2. The method for reconstructing high frequency components of an audio signal as claimed in claim 1 , wherein said extrapolation is a approximation based on minimizing least squares of the scale magnitudes of transform coefficients of said low frequency components.
3. The method for reconstructing high frequency components of an audio signal as claimed in claim 2 , wherein a linear model is used for said approximation, and a plurality of low frequency components below a cutoff frequency are used to optimize a zero order parameter and a first order parameter for said linear model.
4. The method for reconstructing high frequency components of an audio signal as claimed in claim 3 , wherein a decay ratio is computed based on said first order parameter and a reconstruction unit length for predicting a transform coefficient of a predicated high frequency by multiplying said decay ratio with a frequency transform coefficient of a frequency which is lower than said predicted high frequency by said reconstruction unit length.
5. The method for reconstructing high frequency components of an audio signal as claimed in claim 4 , wherein a detection ratio is computed as a ratio between the summation of the magnitudes of transform coefficients within said reconstruction unit length and the summation of estimated pseudo magnitudes of transform coefficients within said reconstruction unit length.

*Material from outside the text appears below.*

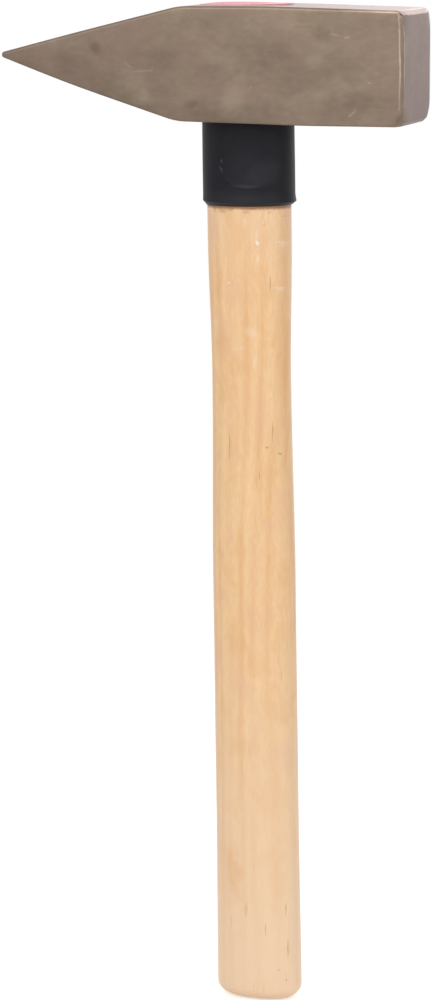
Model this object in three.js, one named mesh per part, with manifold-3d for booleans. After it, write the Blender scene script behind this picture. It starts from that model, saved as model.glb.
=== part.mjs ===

6. A method for reconstructing high frequency components of an audio signal, comprising generation of high frequency filterbank signals by extrapolation of low frequency filterbank signals of said audio signal based on scale magnitudes of envelope elements of said low frequency filterbank signals over a time segment.
7. The method for reconstructing high frequency components of an audio signal as claimed in claim 6 , wherein said extrapolation is a approximation based on minimizing least squares of the scale magnitudes of the envelope elements of said low frequency filterbank signals.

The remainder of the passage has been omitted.